Many times it is a problem with attention, particularly if they can write well when they try and all their attention in on the task. Once their attention is taken by other aspects of the writing assignment, their handwriting goes down the tubes. I don't really think they are being lazy, just overloaded. The best course is to work on making writing a better habit so they don't need to pay much attention - this takes lots of practice and commitment on the child's part (good luck!). Also, there is lots of brain research to show that people process and plan language based tasks in different parts of the brain than non-language tasks. Lots of kids can draw beautifully but write terribly. Handwriting is very much a language task, not just a fine motor task. That's also probably why some kids will do everything with one hand, but write with the other.

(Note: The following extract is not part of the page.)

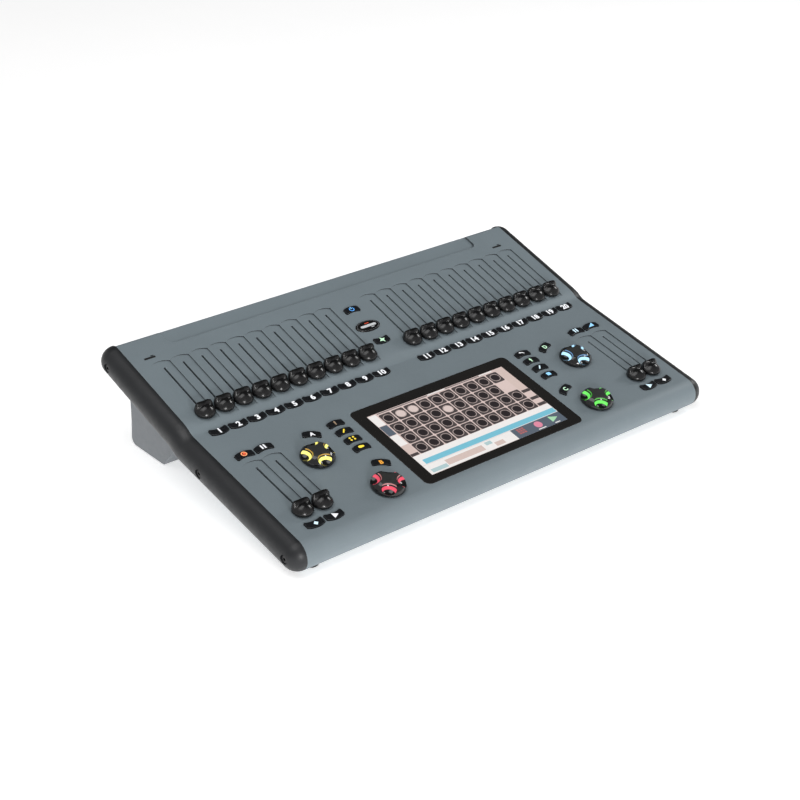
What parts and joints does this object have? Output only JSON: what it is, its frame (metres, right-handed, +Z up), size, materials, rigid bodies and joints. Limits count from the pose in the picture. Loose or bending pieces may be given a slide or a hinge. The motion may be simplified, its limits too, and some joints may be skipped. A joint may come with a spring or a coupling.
{
  "type": "lighting control desk",
  "caption": "Slim bent console slab between round black end cheeks, propped on a rear housing, with sliding faders, turning encoders, lit keys and a touch screen.",
  "frame": {"origin": "on the table, under the middle of the desk's box", "axes": "+X to the operator's right, +Y to the rear connectors, +Z up"},
  "size_m": [0.467, 0.2828, 0.0995],
  "materials": {
    "panel": "fine-textured satin powder coat, blue-grey",
    "housing": "fine-textured satin powder coat, grey",
    "cheek": "fine-grained moulded charcoal",
    "screw": "black oxide steel",
    "lens": "polished black with a clear window",
    "display": "lit display",
    "badge": "polished black",
    "board": "green laminate",
    "supply": "folded cover",
    "rail": "folded and plated",
    "encoder": "die-cast",
    "socket": "moulded black",
    "port": "plated shell",
    "rubber": "matte black",
    "cap": "polished black",
    "knob": "polished black with coloured light crescents",
    "key": "black, finely textured, lit marks"
  },
  "bodies": {
    "desk": {"top_panel": "panel", "bottom_pan": "panel", "rear_housing": "housing", "rear_plate": "housing", "left_cheek": "cheek", "right_cheek": "cheek", "cheek_screws": "screw", "case_screws": "screw", "screen_lens": "lens", "display_module": "display", "badge": "badge", "panel_boards": "board", "main_board": "board", "power_supply": "supply", "fader_rails": "rail", "encoder_bases": "encoder", "dmx_sockets": "socket", "data_sockets": "port", "power_inlet": "socket", "feet": "rubber"},
    "submaster_fader_01": {"submaster_fader_01": "cap"},
    "submaster_fader_02": {"submaster_fader_02": "cap"},
    "submaster_fader_03": {"submaster_fader_03": "cap"},
    "submaster_fader_04": {"submaster_fader_04": "cap"},
    "submaster_fader_05": {"submaster_fader_05": "cap"},
    "submaster_fader_06": {"submaster_fader_06": "cap"},
    "submaster_fader_07": {"submaster_fader_07": "cap"},
    "submaster_fader_08": {"submaster_fader_08": "cap"},
    "submaster_fader_09": {"submaster_fader_09": "cap"},
    "submaster_fader_10": {"submaster_fader_10": "cap"},
    "submaster_fader_11": {"submaster_fader_11": "cap"},
    "submaster_fader_12": {"submaster_fader_12": "cap"},
    "submaster_fader_13": {"submaster_fader_13": "cap"},
    "submaster_fader_14": {"submaster_fader_14": "cap"},
    "submaster_fader_15": {"submaster_fader_15": "cap"},
    "submaster_fader_16": {"submaster_fader_16": "cap"},
    "submaster_fader_17": {"submaster_fader_17": "cap"},
    "submaster_fader_18": {"submaster_fader_18": "cap"},
    "submaster_fader_19": {"submaster_fader_19": "cap"},
    "submaster_fader_20": {"submaster_fader_20": "cap"},
    "playback_fader_1": {"playback_fader_1": "cap"},
    "playback_fader_2": {"playback_fader_2": "cap"},
    "playback_fader_3": {"playback_fader_3": "cap"},
    "playback_fader_4": {"playback_fader_4": "cap"},
    "encoder_knob_1": {"encoder_knob_1": "knob"},
    "encoder_knob_2": {"encoder_knob_2": "knob"},
    "encoder_knob_3": {"encoder_knob_3": "knob"},
    "encoder_knob_4": {"encoder_knob_4": "knob"},
    "number_keys_1_10": {"number_keys_1_10": "key"},
    "number_keys_11_20": {"number_keys_11_20": "key"},
    "screen_keys_left": {"screen_keys_left": "key"},
    "screen_keys_right": {"screen_keys_right": "key"},
    "encoder_keys_left": {"encoder_keys_left": "key"},
    "encoder_keys_right": {"encoder_keys_right": "key"},
    "transport_keys_left": {"transport_keys_left": "key"},
    "transport_keys_right": {"transport_keys_right": "key"},
    "flash_keys": {"flash_keys": "key"},
    "power_key": {"power_key": "key"},
    "macro_key": {"macro_key": "key"},
    "power_switch_rocker": {"power_switch_rocker": "socket"}
  },
  "joints": [
    {"name": "submaster_01", "type": "slide", "parent": "desk", "child": "submaster_fader_01", "axis": [0, 0.9511, 0.309], "range_m": [0, 0.06]},
    {"name": "submaster_02", "type": "slide", "parent": "desk", "child": "submaster_fader_02", "axis": [0, 0.9511, 0.309], "range_m": [0, 0.06]},
    {"name": "submaster_03", "type": "slide", "parent": "desk", "child": "submaster_fader_03", "axis": [0, 0.9511, 0.309], "range_m": [0, 0.06]},
    {"name": "submaster_04", "type": "slide", "parent": "desk", "child": "submaster_fader_04", "axis": [0, 0.9511, 0.309], "range_m": [0, 0.06]},
    {"name": "submaster_05", "type": "slide", "parent": "desk", "child": "submaster_fader_05", "axis": [0, 0.9511, 0.309], "range_m": [0, 0.06]},
    {"name": "submaster_06", "type": "slide", "parent": "desk", "child": "submaster_fader_06", "axis": [0, 0.9511, 0.309], "range_m": [0, 0.06]},
    {"name": "submaster_07", "type": "slide", "parent": "desk", "child": "submaster_fader_07", "axis": [0, 0.9511, 0.309], "range_m": [0, 0.06]},
    {"name": "submaster_08", "type": "slide", "parent": "desk", "child": "submaster_fader_08", "axis": [0, 0.9511, 0.309], "range_m": [0, 0.06]},
    {"name": "submaster_09", "type": "slide", "parent": "desk", "child": "submaster_fader_09", "axis": [0, 0.9511, 0.309], "range_m": [0, 0.06]},
    {"name": "submaster_10", "type": "slide", "parent": "desk", "child": "submaster_fader_10", "axis": [0, 0.9511, 0.309], "range_m": [0, 0.06]},
    {"name": "submaster_11", "type": "slide", "parent": "desk", "child": "submaster_fader_11", "axis": [0, 0.9511, 0.309], "range_m": [0, 0.06]},
    {"name": "submaster_12", "type": "slide", "parent": "desk", "child": "submaster_fader_12", "axis": [0, 0.9511, 0.309], "range_m": [0, 0.06]},
    {"name": "submaster_13", "type": "slide", "parent": "desk", "child": "submaster_fader_13", "axis": [0, 0.9511, 0.309], "range_m": [0, 0.06]},
    {"name": "submaster_14", "type": "slide", "parent": "desk", "child": "submaster_fader_14", "axis": [0, 0.9511, 0.309], "range_m": [0, 0.06]},
    {"name": "submaster_15", "type": "slide", "parent": "desk", "child": "submaster_fader_15", "axis": [0, 0.9511, 0.309], "range_m": [0, 0.06]},
    {"name": "submaster_16", "type": "slide", "parent": "desk", "child": "submaster_fader_16", "axis": [0, 0.9511, 0.309], "range_m": [0, 0.06]},
    {"name": "submaster_17", "type": "slide", "parent": "desk", "child": "submaster_fader_17", "axis": [0, 0.9511, 0.309], "range_m": [0, 0.06]},
    {"name": "submaster_18", "type": "slide", "parent": "desk", "child": "submaster_fader_18", "axis": [0, 0.9511, 0.309], "range_m": [0, 0.06]},
    {"name": "submaster_19", "type": "slide", "parent": "desk", "child": "submaster_fader_19", "axis": [0, 0.9511, 0.309], "range_m": [0, 0.06]},
    {"name": "submaster_20", "type": "slide", "parent": "desk", "child": "submaster_fader_20", "axis": [0, 0.9511, 0.309], "range_m": [0, 0.06]},
    {"name": "playback_1", "type": "slide", "parent": "desk", "child": "playback_fader_1", "axis": [0, 0.9774, 0.2113], "range_m": [0, 0.06]},
    {"name": "playback_2", "type": "slide", "parent": "desk", "child": "playback_fader_2", "axis": [0, 0.9774, 0.2113], "range_m": [0, 0.06]},
    {"name": "playback_3", "type": "slide", "parent": "desk", "child": "playback_fader_3", "axis": [0, 0.9774, 0.2113], "range_m": [0, 0.06]},
    {"name": "playback_4", "type": "slide", "parent": "desk", "child": "playback_fader_4", "axis": [0, 0.9774, 0.2113], "range_m": [0, 0.06]},
    {"name": "encoder_1", "type": "hinge", "parent": "desk", "child": "encoder_knob_1", "pos_m": [-0.147, -0.05777, 0.04448], "axis": [0, -0.2113, 0.9774], "continuous": true},
    {"name": "encoder_2", "type": "hinge", "parent": "desk", "child": "encoder_knob_2", "pos_m": [-0.1188, -0.11417, 0.03229], "axis": [0, -0.2113, 0.9774], "continuous": true},
    {"name": "encoder_3", "type": "hinge", "parent": "desk", "child": "encoder_knob_3", "pos_m": [0.147, -0.05777, 0.04448], "axis": [0, -0.2113, 0.9774], "continuous": true},
    {"name": "encoder_4", "type": "hinge", "parent": "desk", "child": "encoder_knob_4", "pos_m": [0.1188, -0.11417, 0.03229], "axis": [0, -0.2113, 0.9774], "continuous": true},
    {"name": "number_keys_1_10_press", "type": "slide", "parent": "desk", "child": "number_keys_1_10", "axis": [0, 0.2113, -0.9774], "range_m": [0, 0.001], "stiffness_N_per_m": 600, "springref_m": -0.001},
    {"name": "number_keys_11_20_press", "type": "slide", "parent": "desk", "child": "number_keys_11_20", "axis": [0, 0.2113, -0.9774], "range_m": [0, 0.001], "stiffness_N_per_m": 600, "springref_m": -0.001},
    {"name": "screen_keys_left_press", "type": "slide", "parent": "desk", "child": "screen_keys_left", "axis": [0, 0.2113, -0.9774], "range_m": [0, 0.001], "stiffness_N_per_m": 600, "springref_m": -0.001},
    {"name": "screen_keys_right_press", "type": "slide", "parent": "desk", "child": "screen_keys_right", "axis": [0, 0.2113, -0.9774], "range_m": [0, 0.001], "stiffness_N_per_m": 600, "springref_m": -0.001},
    {"name": "encoder_keys_left_press", "type": "slide", "parent": "desk", "child": "encoder_keys_left", "axis": [0, 0.2113, -0.9774], "range_m": [0, 0.001], "stiffness_N_per_m": 600, "springref_m": -0.001},
    {"name": "encoder_keys_right_press", "type": "slide", "parent": "desk", "child": "encoder_keys_right", "axis": [0, 0.2113, -0.9774], "range_m": [0, 0.001], "stiffness_N_per_m": 600, "springref_m": -0.001},
    {"name": "transport_keys_left_press", "type": "slide", "parent": "desk", "child": "transport_keys_left", "axis": [0, 0.2113, -0.9774], "range_m": [0, 0.001], "stiffness_N_per_m": 600, "springref_m": -0.001},
    {"name": "transport_keys_right_press", "type": "slide", "parent": "desk", "child": "transport_keys_right", "axis": [0, 0.2113, -0.9774], "range_m": [0, 0.001], "stiffness_N_per_m": 600, "springref_m": -0.001},
    {"name": "flash_keys_press", "type": "slide", "parent": "desk", "child": "flash_keys", "axis": [0, 0.2113, -0.9774], "range_m": [0, 0.001], "stiffness_N_per_m": 600, "springref_m": -0.001},
    {"name": "power_key_press", "type": "slide", "parent": "desk", "child": "power_key", "axis": [0, 0.309, -0.9511], "range_m": [0, 0.001], "stiffness_N_per_m": 600, "springref_m": -0.001},
    {"name": "macro_key_press", "type": "slide", "parent": "desk", "child": "macro_key", "axis": [0, 0.309, -0.9511], "range_m": [0, 0.001], "stiffness_N_per_m": 600, "springref_m": -0.001},
    {"name": "power_switch", "type": "hinge", "parent": "desk", "child": "power_switch_rocker", "pos_m": [-0.132, 0.12742, 0.036], "axis": [1, 0, 0], "range_deg": [0, 16]}
  ]
}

But how do you determine from any writing evaluation whether there is a motor or visual problem as opposed to a handwriting problem?

I start primarily with a classroom observation and, if warranted, use the Erhardt to do further assessment. One of the strengths of OT is the ability to observe people engaged in typical tasks and identify problems in successfully completing the task. Every person who has poor handwriting does not need OT intervention. ... Task analysis allows us to look at the process, Clinical reasoning is the key.


Nice thoughts. I also find the 1 minute each eval of near point copy, far point copy, dictation, free composition, and eyes closed letter writing (abc's...) worth a lot of info, even if it is not standardized. It helps me to look at the standardized info with a possible analysis scenario in mind. example the children who stand out & do well on the free composition seem to have technical issues with their eyes that are slowing them down in other tasks, and I would do an eye screen with them. If the children are actually slowest in the free comp., I begin to question if it is a processing language, expressive ability and organization issue. These children might benefit from a 'visualizing and verbalizing/TV in the head' approach which I might also work with if there is a general organizational/motor planning issue present as well. Far point difficulty indicates... and so on.

The Beery sub test results are also quite useful to me to statistically back up these thoughts. And if the Benbow observation comes out as showing good in-hand movements on all fronts, then motor involvement is less likely. There's a lot of info out there.